Drew Bamford isn't quite HTC's answer to Apple's Jonny Ive, but he's the person responsible for making the manufacturer's experience design - how the company's devices feel and work like 'HTC phones' rather than just another Android handset.
Unlike Jonny, HTC's head designer's purvue is focused on the digital part of the phone - the experience design of which the company calls HTC Sense. This incorporates HTC's custom version of Android - which features an innovative apps module on the home screen that changes what shortcuts it displays based on where you are and a Highlights feed that brings together prominent information from your social networks.
The phones - which include the HTC One M9 (below) that I've been using in advance of interviewing Drew (courtesy of my colleagues at TechAdvisor), as I'm a day-to-day iPhone user - also include HTC's own apps that offer features that Google's core apps don't, or are designed to do it better. These include a Kids Mode for parents like me whose children are regularly asking to play on their phones, and the Zoe social-media-focussed video editing app.
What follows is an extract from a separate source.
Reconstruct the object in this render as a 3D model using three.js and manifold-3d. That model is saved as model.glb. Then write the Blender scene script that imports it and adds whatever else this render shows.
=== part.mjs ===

I saw down with Drew on his recent visit to London to discuss his approach to phone interface and experience design, how you design something that's better than Google's, and how you design interfaces for those used to similar-but-distinctly-different ones (like other Android variants and Apple's iOS). We also talked about HTC's recent moves into VR with its Vive headset and controllers, and how to design phones for the very different expectations of users in Asia.
Neil Bennett: The terms 'experience design' and 'user experience' are bandied around a lot, sometimes without a clear definition of what they are beyond a focus on the user rather than the process. What do they mean to you?
Drew Bamford: "There are a lot of definitions of user experience. We think of it in quite a broad sense: everything from the out-of-box experience when you're unpacking the new product to the first five minutes of setting it up - to the first five days in which you move in to the experience and you're making it yours. Then the end of life experience. How do you transition to the next HTC product? We're really trying to think about that whole lifecycle.
"The way that we approach it is fundamentally focused on the people who are using our products. This is pretty standard now. User-centred design has become an industry norm - or at least people talk about it. But we really practice what we preach. We really do spend a lot of time to understand who our users are and then use lots of different mechanisms for finding out what they need, what they want - everything from the classic contextual inquiry ethnographic project where we go observe people in their homes using products to much more casual things. I think actually the most powerful insights we get are often just the designers observing trends and observing people in their natural environment doing stuff with their phones.